BLESSINGS:
A WORLD SPOKEN BACK TO GOD
THE GRAVITY OF A BLESSED WORD
At the heart of all sacramentals lies blessing, a word so familiar that it can easily lose its weight. We say it casually. We write it quickly. We attach it to farewells and polite exchanges. Yet in the life of faith, blessing is never casual. It is one of the most deliberate acts the Church knows how to make. To bless is not to soften reality or decorate it with religious language. It is to speak the truth about where life belongs.
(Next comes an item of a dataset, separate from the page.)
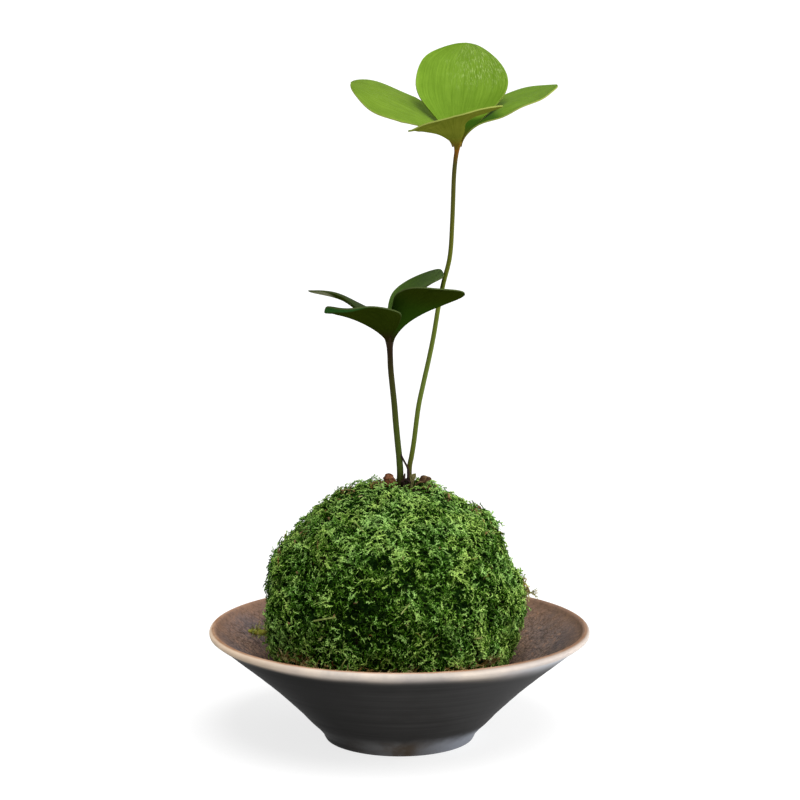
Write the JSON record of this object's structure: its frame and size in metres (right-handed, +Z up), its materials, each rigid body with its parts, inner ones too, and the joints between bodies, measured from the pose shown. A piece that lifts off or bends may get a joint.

To bless is not to cast a spell or guarantee comfort. It is to name something or someone as belonging to God and to ask that God’s purposes be fulfilled there. Blessing does not promise ease. It entrusts. When the Church blesses a person, a home, a field, a vehicle, or a moment of transition, she is not asserting control. She is surrendering it. She is returning life to the hands from which it came.
NOT CONTROL BUT TRUST
This distinction matters. Much of modern life is shaped by the desire to manage outcomes. We plan, secure, insure, optimize, and monitor, often mistaking vigilance for wisdom. Blessing interrupts that illusion. It confesses that life is never fully mastered, only received. To bless is to acknowledge dependence without fear.
That is why blessings accompany moments where control feels thin. Before travel, the Church blesses not because roads are dangerous, but because life is fragile. In blessing a vehicle or a journey, the faithful confess that safety is not earned but entrusted. A blessing of a home does not remove conflict or fatigue. It consecrates shared life itself, with all its messiness, patience, forgiveness, and quiet love.
A WORLD CHARGED WITH MEANING
Blessings train the Christian imagination to see differently. They resist the lie that the world is neutral, disposable, or empty of God. A blessed world is not a magical world. It is a meaningful one. When something is blessed, it is not removed from ordinary use. It is returned to ordinary life with reverence.
Water still cleans. Bread still feeds. A house still shelters. A field still demands labor. But once blessed, these realities are no longer mute. They speak. They remind us that creation is not raw material waiting to be consumed, but gift waiting to be received. Blessing restores wonder where habit has dulled attention.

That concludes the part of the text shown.